As noble as the promises made by the past prime ministers that the ISA would only be used against the communists, it was conveniently forgotten by fourth prime minister Mahathir Mohamad who used the ISA against his political rivals and who-so-ever dared go against him and the BN government.
Bear in mind, during his tenure as prime minister, Mahathir Mohamad was also the Home Minister and it is the Home Minister who has full authority to deem if anyone should be detained under the ISA, which is feared because it allows the government to detain anyone without trial for an indefinite period of time.
So for Mahathir to say that the ISA was never used to detain political rivals is totally untrue. Can Mahathir justify his actions as Prime Minister during the 1987 Operations Lalang, for example? Where were the communists? But in large presence were opposition leaders and these included Karpal Singh, Lim Kit Siang, Mahfuz Omar, Mat Sabu and scores of others. If this was not political, what is? If this was not suppressing dissenters, what is?
Just like the 2009 ‘amendments’, it might take another 2 years
Since 2005, 10,662 people have been arrested under the ISA in the past 44 years, 4,139 of whom were issued with formal detention orders and 2,066 were served with restriction orders governing their activities and where they live. In addition, 12 people were executed for offences under the ISA between 1984 and 1993.
One of the most recent application of ISA was against Hindu activists belonging to the group Hindraf who spoke out against government policies that resulted in Malaysian Indians being marginalized and sidelined from the country’s development. In response, former prime minister Abdullah Ahmad Badawi personally signed the detention order that allowed the leaders of Hindraf to be detained without trial for two years, with the option for the detention order to be renewed indefinitely.
Thus, the ISA which was meant to contain and stop the communist resurgence of the 1960s was used to stifle and control the political landscape in Malaysia. It was used to maintain the BN’s strangle-hold on Malaysian politics for 50 over years. Thus, the ISA allowed the growth of corruption within Malaysian society, supported by the government of the day.
A mere announcement to abolish the ISA is not enough. Two years ago, a set of amendments were supposed to be tabled in Parliament. What happened to those amendments? Can the Home Minister explain what happened to the proposed amendments?
Suffice to say, back in 2009 Najib Razak broke his promise to amend the ISA. Now, in 2011; Najib promises to abolish the ISA but in return, two new laws will be tabled. Indeed, no one seems to be able to decide when these two new laws will be tabled. Dates stretch all the way up till March 2012 but do not be surprised if it takes another two years for Malaysia to see real reforms, if any.
Swapping one evil for two
A clear sign of reform would come in two ways. Firstly, an act of Parliament to abolish the ISA, and secondly, a public disclosure of the two new laws.
In truth, it would have been easier for the ISA to be abolished during the years Barisan Nasional had two-thirds majority in Parliament. Yet, they chose to keep it intact even when the public outcry for the Act to be abolish reached fever pitch.

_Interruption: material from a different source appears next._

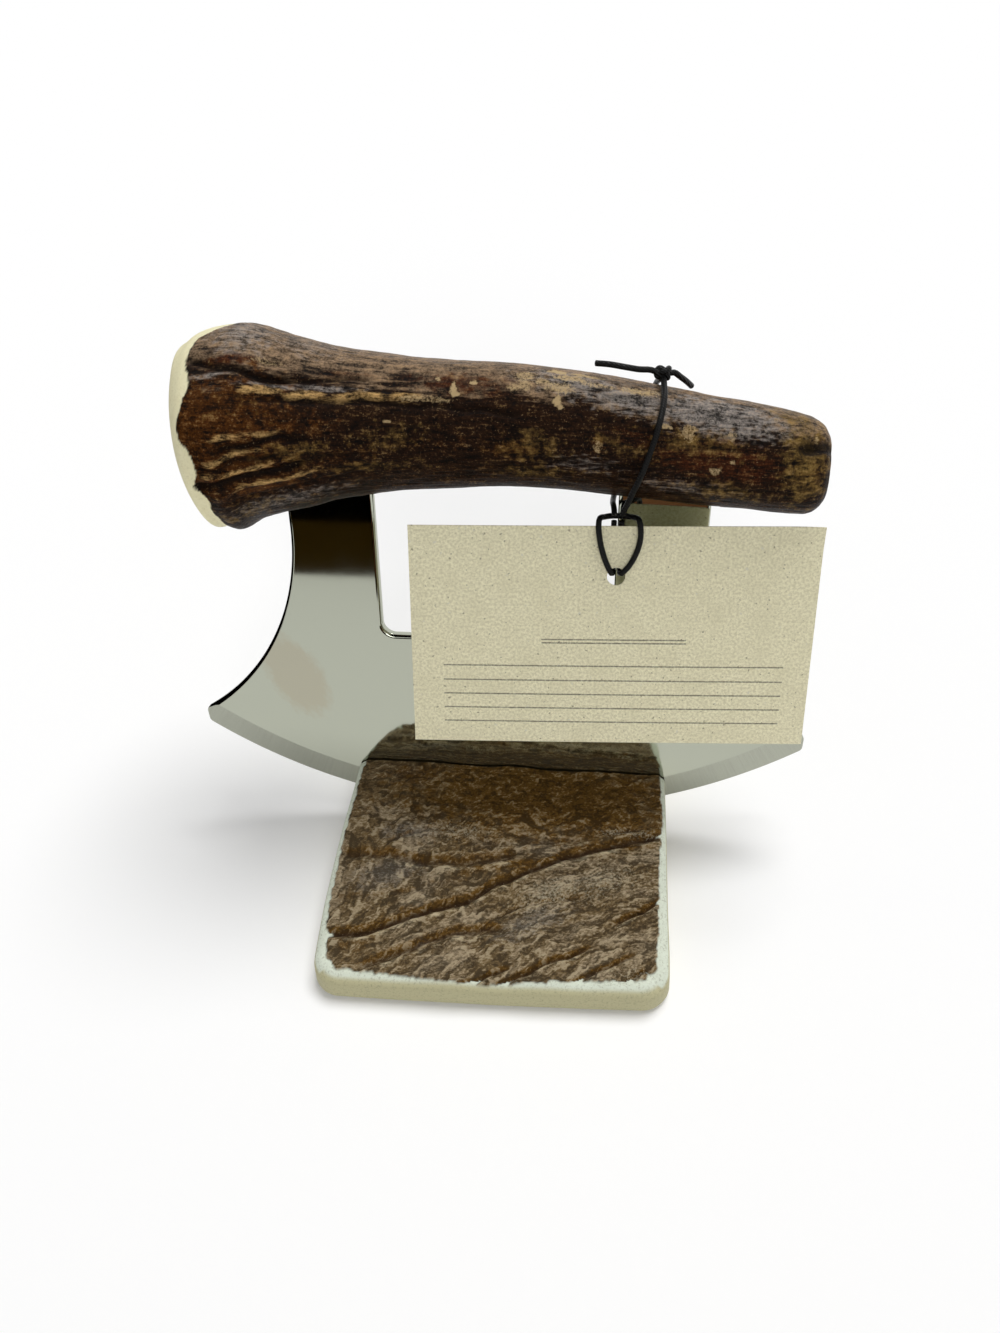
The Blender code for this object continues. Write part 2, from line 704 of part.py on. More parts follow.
def stand_mesh():
    """The slab: a grid of its top, pulled to the outline and the bark's height, with sides down to the table."""
    bm = bmesh.new()
    columns = [[bm.verts.new(place) for place in stand_column(across)] for across in gathered(STAND_COLUMNS)]
    for column, further in zip(columns, columns[1:]):
        for i in range(1, len(column)):
            bm.faces.new((column[i - 1], column[i], further[i], further[i - 1]))
    rim = [edge for edge in bm.edges if edge.is_boundary]
    sides = bmesh.ops.extrude_edge_only(bm, edges=rim)["geom"]
    lower = [item for item in sides if isinstance(item, bmesh.types.BMVert)]
    for vert in lower:
        vert.co.z = 0
    # The sides lean in towards the top, so the upper rim stands a little inside the lower one
    lean_in_x = 1 - 2 * STAND_SIDE_TAPER / STAND_WIDTH
    lean_in_y = 1 - 2 * STAND_SIDE_TAPER / STAND_DEPTH
    for vert in bm.verts:
        if vert.co.z > 0:
            vert.co.x = STAND_CENTRE_X + (vert.co.x - STAND_CENTRE_X) * lean_in_x
            vert.co.y *= lean_in_y
    lower_rim = [edge for edge in bm.edges if edge.is_boundary]
    bmesh.ops.contextual_create(bm, geom=lower_rim)
    return mesh_from(bm, "stand")


def build_stand():
    stand = add_object("stand", stand_mesh(), ANTLER_BARK)
    half_gap = BLADE_THICKNESS / 2 + GROOVE_CLEARANCE
    across = STAND_WIDTH
    above = STAND_GROOVE_THICKNESS + STAND_BACK_THICKNESS
    groove = box_mesh("groove", (-across, -half_gap, -TOUCHING_GAP), (across, half_gap, above))
    boolean(stand, add_cutter("groove", groove, KNIFE_FRAME), "DIFFERENCE")


def build_tag():
    left = -TAG_WIDTH / 2 - TAG_HOLE_OFF_CENTRE
    top = -TAG_TOP_UNDER_PIVOT
    card = [(left, top - TAG_HEIGHT), (left + TAG_WIDTH, top - TAG_HEIGHT), (left + TAG_WIDTH, top), (left, top)]
    hole = arc((0, top - TAG_HOLE_FROM_TOP), TAG_HOLE_DIAMETER / 2, 0, 2 * math.pi, 4 * ARC_STEP)[:-1]
    mesh = plate_mesh("tag", [card, hole], TAG_THICKNESS)
    mesh.transform(Matrix.Translation((0, -TAG_IN_FRONT_OF_PIVOT, 0)))
    add_object("tag", mesh, CARD, TAG_FRAME)


def build_cord():
    add_cord("cord_front_strand", FRONT_STRAND_ROUTE, KNIFE_FRAME)
    add_cord("cord_back_strand", BACK_STRAND_ROUTE, KNIFE_FRAME)
    add_cord("cord_long_tail", LONG_TAIL_ROUTE, KNIFE_FRAME)
    add_cord("cord_short_tail", SHORT_TAIL_ROUTE, KNIFE_FRAME)
    add_cord("tag_hitch", HITCH_ROUTE, TAG_FRAME)
    bm = bmesh.new()
    bmesh.ops.create_uvsphere(bm, u_segments=16, v_segments=10, radius=KNOT_RADIUS)
    bmesh.ops.scale(bm, vec=(1, 1, KNOT_HEIGHT_SHARE), verts=bm.verts)
    knot = add_object("cord_knot", mesh_from(bm, "cord_knot"), CORD_BLACK, KNIFE_FRAME)
    knot.location = KNOT_CENTRE


clear_scene()
PARTS = new_collection("ulu_knife")
CUTTERS = new_collection("cutters")
POLISHED_STEEL = material("polished_steel", 0.62, 0.63, 0.60, 0.08, 1.0)
ANTLER_BARK = material("antler_bark", 0.10, 0.055, 0.03, 0.45)
CURED_EPOXY = material("cured_epoxy", 0.35, 0.28, 0.16, 0.35)
CARD = material("card", 0.55, 0.53, 0.40, 0.85)
CORD_BLACK = material("cord_black", 0.012, 0.012, 0.013, 0.5)
KNIFE_FRAME = frame_empty("knife_frame", None, (0, GROOVE_Y, SEAT_HEIGHT), (-KNIFE_LEAN, 0, 0))
TAG_FRAME = frame_empty("tag_frame", KNIFE_FRAME, TAG_PIVOT, (KNIFE_LEAN - TAG_TILT, 0, TAG_TURN))
build_blade()
build_handle()
build_stand()
build_tag()
build_cord()
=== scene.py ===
"""The looks of an ulu knife with an antler handle, its antler stand and its hang tag.

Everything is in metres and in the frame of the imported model, +Z up. The knife is shaped upright in a frame
of its own and then leans back into the stand's groove. In that frame x runs along the blade, y backwards
and z up the blade. The tag is shaped upright too, in a frame whose origin is where it swings.

A range below is a lowest and a highest value, with what they become where that isn't 0 and 1. A bump is a
strength and a height. A share of a length or of an effect has no unit.
"""

import math

import bmesh
import bpy
from mathutils import Matrix, Vector, noise


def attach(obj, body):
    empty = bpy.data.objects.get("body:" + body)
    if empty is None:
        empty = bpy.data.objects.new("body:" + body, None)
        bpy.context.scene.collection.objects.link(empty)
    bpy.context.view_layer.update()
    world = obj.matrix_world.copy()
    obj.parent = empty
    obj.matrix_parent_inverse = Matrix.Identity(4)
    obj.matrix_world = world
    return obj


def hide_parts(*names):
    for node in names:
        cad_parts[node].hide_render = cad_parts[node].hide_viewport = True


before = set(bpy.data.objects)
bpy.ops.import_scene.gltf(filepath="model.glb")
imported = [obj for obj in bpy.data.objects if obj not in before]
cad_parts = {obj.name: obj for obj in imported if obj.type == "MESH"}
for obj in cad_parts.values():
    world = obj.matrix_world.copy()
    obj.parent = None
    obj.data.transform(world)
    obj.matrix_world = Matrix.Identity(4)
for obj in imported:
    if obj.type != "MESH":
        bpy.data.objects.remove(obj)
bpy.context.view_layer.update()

bl_info = {
    "name": "Ulu knife with an antler handle",
    "version": (1, 0, 0),
    "blender": (4, 5, 0),
    "location": "3D View > Sidebar > Ulu Knife",
    "description": "Dresses an ulu knife, its antler stand and its hang tag",
    "category": "Add Mesh",
}

# Blade
BLADE_CHORD = 0.1500
BLADE_THICKNESS = 0.0027
CUTTING_EDGE_RADIUS = 0.1320
CUTTING_EDGE_LAND = 0.0003
GRIND_WIDTH = 0.0065
TIP_NOSE_RADIUS = 0.0014
TIP_FLAT = 0.0025
SHOULDER_HEIGHT = 0.0780
WINDOW_WIDTH = 0.0545
WINDOW_SILL_HEIGHT = 0.0512
WINDOW_CORNER_RADIUS = 0.0030
LEG_WIDTH = 0.0200
TANG_TOP_HEIGHT = 0.1000
RIM_ROUNDING = 0.0009
SMUDGE_PLACE = (-0.0500, 0.0385, 0)
SMUDGE_HALF_SIZE = (0.0085, 0.0150, 1)
SMUDGE_LEAN = math.radians(25)
SMUDGE_RAGGEDNESS = 0.7
SMUDGE_RANGE = (0.46, 0.72, 0.0, 0.5)
HAZE_RANGE = (0.35, 0.75, 0.035, 0.075)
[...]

This shows that BN does not really pay heed to the rakyat or populace. Instead, it only moves when it is advantageous or there is self-benefit to do so. What guarantee do Malaysians have that the current BN parliamentarians will support the move to abolish the ISA as announced by Najib Razak?

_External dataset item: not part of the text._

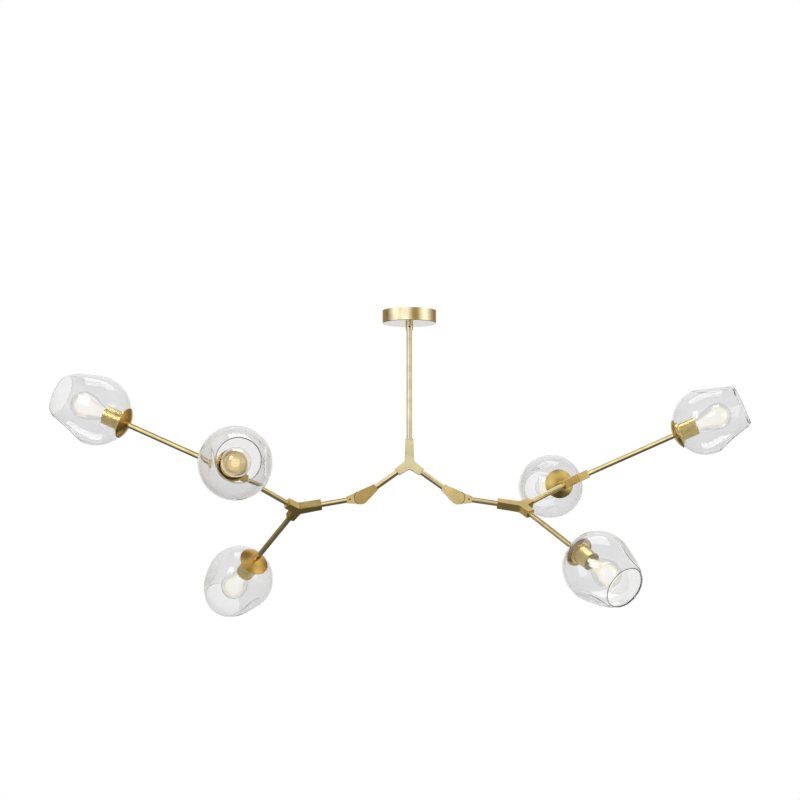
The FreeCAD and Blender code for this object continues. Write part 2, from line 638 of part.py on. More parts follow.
def canopy_and_stem():
    """Canopy, its slip collar with set screw, and the stem."""
    outside = "canopy_diameter / 2"
    hole = "stem_diameter / 2 + seat_gap"
    sub_part(turned("canopy_cup", [
        (hole, "-canopy_height"), (f"{outside} - canopy_edge", "-canopy_height"),
        (outside, "-canopy_height + canopy_edge"), (outside, "0"), (f"{outside} - canopy_wall", "0"),
        (f"{outside} - canopy_wall", "-canopy_height + canopy_wall"),
        (hole, "-canopy_height + canopy_wall")]), "canopy")
    middle = "-canopy_height - collar_height / 2"
    thread = cylinder("collar_thread", "grub_diameter", "collar_diameter", (0, "-collar_diameter", middle), ALONG_Y)
    collar = ring("collar_ring", "collar_diameter", "stem_diameter + 2 * slip_gap",
                  "-canopy_height - collar_height", "-canopy_height")
    sub_part(cut("collar", collar, thread), "canopy_collar")
    length = "(collar_diameter - stem_diameter) / 2 - 2 * slip_gap"
    sub_part(grub("collar_grub", length), "collar_screw", FreeCAD.Placement(
        FreeCAD.Vector(0, -number(f"stem_diameter / 2 + slip_gap + {length}"), number(middle)), ALONG_Y))
    sub_part(ring("stem", "stem_diameter", "nipple_diameter + 2 * slip_gap",
                  "-stem_drop + long_leg - seat_depth", "-stem_start"), "stem_tube")


def rod(name, label, start, way, first, last):
    """A rod from one distance along its line to another."""
    return sub_part(tube(name, first, last), label, along(start, way))


def swivel(branch):
    """Fork, washer and pivot screw of one swivel, and its tongue with the set screw."""
    fork = FreeCAD.Placement(branch.pivot, FreeCAD.Rotation(branch.inner, FreeCAD.Vector(), -Y_AXIS, "ZXY"))
    tongue = FreeCAD.Placement(branch.pivot, FreeCAD.Rotation(branch.outer, FreeCAD.Vector(), -Y_AXIS, "ZXY"))
    side = branch.side
    sub_part(swivel_fork(side + "_fork"), side + "_swivel_fork", fork)
    sub_part(swivel_tongue(side + "_tongue"), side + "_swivel_tongue", tongue)
    length = "swivel_thickness / 2 - rod_diameter / 2 - 2 * slip_gap"
    screw_place = branch.pivot + branch.outer * size("grub_place") - Y_AXIS * (number(length) + number(
        "rod_diameter / 2 + 2 * slip_gap"))
    sub_part(grub(side + "_grub", length), side + "_tongue_screw", FreeCAD.Placement(screw_place, ALONG_Y))
    screw = pivot_screw(side + "_pivot_screw")
    washer = ring(side + "_washer", "washer_diameter", "pivot_diameter + 2 * slip_gap",
                  "slip_gap - washer_thickness / 2", "washer_thickness / 2 - slip_gap")
    for piece in (screw, washer):
        piece.Placement = fork
    return screw, washer


def lamps(branch):
    """The three lamps of a branch: separate shades, the smaller alike pieces in groups."""
    side = branch.side
    groups = {"lamp_caps": lamp_cap, "socket_shells": socket_shell, "lampholders": socket_insert,
              "shade_rings": shade_ring, "bulb_bases": screw_base, "bulbs": bulb_glass,
              "filaments": bulb_filaments, "lamp_nuts": lamp_nut}
    placed = {label: [] for label in groups}
    for name, start, way, reach in branch.lamps:
        leg = "short_leg - seat_depth"
        rod(f"{side}_{name}", f"{side}_{name}_rod", start, way, leg, f"{reach} + rod_end")
        place = along(start + way * reach, way)
        sub_part(shade(f"{side}_{name}_glass", DIMPLE_TURNS[side, name]), f"{side}_{name}_shade", place)
        for label, make in groups.items():
            piece = make(f"{side}_{name}_{label}")
            piece.Placement = place
            placed[label].append(piece)
    for label, pieces in placed.items():
        sub_part(group(f"{side}_{label}_group", pieces), f"{side}_{label}")


def cable(name, start, way, first, last):
    """A straight run of the two-core cable inside a rod."""
    piece = cylinder(name, "cable_diameter", f"({last}) - ({first})", (0, 0, 0))
    piece.Placement = along(start + way * number(first), way)
    return piece


def wiring(name, label, runs):
    """The cable runs of one body, joined where they meet inside the hubs."""
    pieces = [cable(f"{name}_run{index}", *run) for index, run in enumerate(runs)]
    for index, node in enumerate({tuple(run[0]): run[0] for run in runs}.values()):
        splice = primitive("Part::Sphere", f"{name}_splice{index}", {"Radius": "cable_diameter / 2"})
        splice.Placement = FreeCAD.Placement(node, UPRIGHT)
        pieces.append(splice)
    sub_part(fuse(name, *pieces), label)


def whole():
    """Every sub-part of the chandelier."""
    ceiling_fitting()
    canopy_and_stem()
    branches = [Branch("left"), Branch("right")]
    center = branches[0].center
    sub_part(hub("center_hub_piece", "stem_diameter"), "center_hub", flat(center, -Z_AXIS, X_AXIS))
    leg = "short_leg - seat_depth"
    root_runs = [(center, Z_AXIS, 0, "stem_drop - nipple_length / 2")]
    screws, washers = [], []
    for branch in branches:
        side = branch.side
        rod(side + "_inner", side + "_inner_rod", center, branch.inner, leg,
            "inner_reach - neck_reach + seat_depth")
        root_runs.append((center, branch.inner, 0, "inner_reach - neck_reach + seat_depth"))
        screw, washer = swivel(branch)
        screws.append(screw)
        washers.append(washer)
        rod(side + "_outer", side + "_branch_rod", branch.pivot, branch.outer,
            "tongue_reach - seat_depth + seat_gap", "outer_reach - long_leg + seat_depth")
        sub_part(hub(side + "_hub_piece"), side + "_branch_hub",
                 flat(branch.branch_hub, branch.outer, branch.hub_side))
        rod(side + "_link", side + "_link_rod", branch.branch_hub, branch.link, leg,
            "link_reach - long_leg + seat_depth")
        sub_part(hub(side + "_fork_piece"), side + "_fork_hub",
                 flat(branch.fork_hub, branch.link, branch.fork_side))
        lamps(branch)
        runs = [(branch.branch_hub, -branch.outer, 0, "outer_reach - tongue_reach"),
                (branch.branch_hub, branch.link, 0, "link_reach")]
        runs += [(start, way, 0, f"{reach} + insert_start - seat_gap") for name, start, way, reach in branch.lamps]
        wiring(side + "_cables", side + "_wiring", runs)
    sub_part(group("pivot_screws", screws), "swivel_pivot_screws")
    sub_part(group("washers", washers), "swivel_washers")
    wiring("root_cables", "stem_wiring", root_runs)


DIMPLE_TURNS = {("left", "upper"): 11, ("left", "front"): 90, ("left", "lower"): 143,
                ("right", "upper"): 0, ("right", "rear"): 165, ("right", "lower"): 151}

whole()
doc.recompute()
for item in doc.Objects:
    if "Invalid" in item.State or "Error" in item.State:
        raise RuntimeError(f"{item.Label} failed: {item.State}")
os.makedirs("parts", exist_ok=True)
for piece in SUB_PARTS:
    if piece.Shape.isNull() or not piece.Shape.isValid():
        raise RuntimeError(f"{piece.Label} has no valid shape")
for piece in SUB_PARTS:
    piece.Shape.exportStep(f"parts/{piece.Label}.step")
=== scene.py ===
"""Looks of the branch chandelier: brushed brass, blown glass shades and lit clear bulbs.

Metres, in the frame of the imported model: origin at the ceiling, +Z up, -Y towards the viewer.
"""
import json
import math

import bmesh
import bpy
from mathutils import Matrix, Vector, noise


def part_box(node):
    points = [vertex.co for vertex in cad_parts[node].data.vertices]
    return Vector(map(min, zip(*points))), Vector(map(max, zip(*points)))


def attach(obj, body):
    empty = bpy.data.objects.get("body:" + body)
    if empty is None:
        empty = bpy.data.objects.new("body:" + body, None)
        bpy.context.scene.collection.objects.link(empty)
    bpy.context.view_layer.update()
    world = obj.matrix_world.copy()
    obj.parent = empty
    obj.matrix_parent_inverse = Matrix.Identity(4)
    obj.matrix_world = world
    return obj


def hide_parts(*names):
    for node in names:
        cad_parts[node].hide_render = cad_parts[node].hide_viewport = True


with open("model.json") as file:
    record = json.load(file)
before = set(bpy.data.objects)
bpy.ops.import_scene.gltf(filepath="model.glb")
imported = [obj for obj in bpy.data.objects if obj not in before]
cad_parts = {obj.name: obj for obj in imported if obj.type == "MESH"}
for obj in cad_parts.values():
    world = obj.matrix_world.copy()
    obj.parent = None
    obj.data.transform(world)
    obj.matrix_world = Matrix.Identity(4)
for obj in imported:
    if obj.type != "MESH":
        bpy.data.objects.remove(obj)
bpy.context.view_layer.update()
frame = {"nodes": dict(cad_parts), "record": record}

MM = 0.001

# ---------------------------------------------------------------- camera

# fitted to the photo: focal length in pixels, place in metres, angles in degrees
IMAGE_WIDTH = 800
SENSOR = 36.0
FOCAL_PIXELS = 1828.7
CAMERA_PLACE = Vector((-0.1274, -3.9984, -0.5895))
CAMERA_PITCH = 5.597
CAMERA_YAW = 1.5315


def add_camera():
    data = bpy.data.cameras.new("camera")
    data.sensor_width = SENSOR
    data.lens = FOCAL_PIXELS / IMAGE_WIDTH * SENSOR
    data.clip_end = 60
    camera = bpy.data.objects.new("camera", data)
    camera.location = CAMERA_PLACE
    camera.rotation_euler = (math.radians(90 + CAMERA_PITCH), 0, math.radians(-CAMERA_YAW))
    bpy.context.scene.collection.objects.link(camera)
    bpy.context.scene.camera = camera


add_camera()

# ---------------------------------------------------------------- sizes of the lamps, along the lamp's axis

ROD_PAST_RIM = 1 * MM

# shade: a half ball at the back, an arc that draws it in towards its mouth, and two opposite dimples
SHADE_RADIUS = 75 * MM
SHADE_CENTER = 68 * MM
FRONT_ARC = 147 * MM
SHADE_MOUTH = 157 * MM
RIM_BAND = 0.5 * MM
SHADE_NECK_RADIUS = 21 * MM
SHADE_WALL = 2.8 * MM
DIMPLE_RADIUS = 130 * MM
DIMPLE_DEPTH = 6.4 * MM
DIMPLE_TILT = math.radians(66)
DIMPLE_SOFTNESS = 2.2 * MM
DIMPLES = 2

# gap to a dimple, in units of its softness: the skin is left alone below the first, exp stops at the second
UNTOUCHED = -8
OVERFLOW = 30

# faces round a shade, along it and over its rim
SHADE_AROUND = 192
SHADE_ROWS = 132
RIM_STEPS = 6

# unevenness of the blown skin: (waves per radius, height), and the angle over which it dies out at the neck
SKIN_WAVES = ((1.6, 0.9 * MM), (5, 0.1 * MM))
SKIN_SEED = (3.1, 7.7)
NECK_CALM = 0.6

# bulb, the light in it and its screw base
BULB_RADIUS = 30 * MM
BULB_END = 128 * MM
BULB_NECK_RADIUS = 12.5 * MM
BULB_WALL = 0.8 * MM
BULB_SHOULDER = -24
GLOW_END = 121 * MM
GLOW_RADIUS = 22 * MM
GLOW_NECK_RADIUS = 8 * MM
BASE_START = 19 * MM
BASE_END = 46 * MM
BASE_RADIUS = 13.2 * MM
BASE_HOLLOW = BASE_START + 6 * MM
CONTACT = ((0, -2), (4.8, -2), (5, -1.4), (5.2, 0), (9, 1), (12, 2.6))
THREAD_PITCH = 3.6 * MM
THREAD_DEPTH = 0.55 * MM
THREAD_MIDDLE = BASE_RADIUS - 0.6 * MM

# painted shadow: a dark strip where the gap's shade falls
# dark line at the edge of a swivel's disc: its radii, its reach to each side in degrees, and how far it
# stands proud of the swivel's face and is sunk in it
GAP_INSIDE = 14.9 * MM
GAP_OUTSIDE = 16.1 * MM
GAP_SPAN = 62
GAP_PROUD = 0.12 * MM
GAP_SUNK = 0.05 * MM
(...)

Secondly, the announcement that two new laws will be enacted to replace the ISA shows total insincerity on Najib’s part. Why swap an evil for two evils?
Another toothless Advisory Board?
Yet, if there are any new preemptive prevention laws, then they may or should take into account Article 151 of the Malaysian Constitution, which gives to any person detained without trial (under the special powers against subversion) certain administrative rights.
Under Article 151, the authority, on whose order a person is detained, shall as soon as may be, inform the detainee of the grounds of detention and the allegations of fact on which the order is based. The detainee shall also be given an opportunity within three months, of making representations against the order to an Advisory Board.
However, the Advisory Board as the name implies is not a court.
Its determinations are also mere recommendations that the government is under no obligation to accept. It may also be handicapped in its deliberations by the discretionary power of the government to withhold facts, the disclosure of which would, in the executive’s opinion be against national interest.
The Advisory Board, though in line with Article 151, would be the back-door clause for the Home Ministry to keep someone in detention longer than needed – without trial. How different is this than the existing ISA?
So, this is a factor that Malaysians and legal eagles should watch out for and not allow the Najib administration to slip past. The point is, will the BN listen or will they do what they did to the Bar Council in 2009. Talk a lot but do nothing!
So it is clear that to abolish the ISA would take longer than expected. Promises made in the past to amend it have yet to be acted on. Promises were also made in the past on how the ISA will be used, yet these too were abused.
And along with even more promises to abolish it, we are served with two new laws. What kind of reforms should Malaysia look forward to given such an awful backdrop and track record of unreliability? Maybe none at all.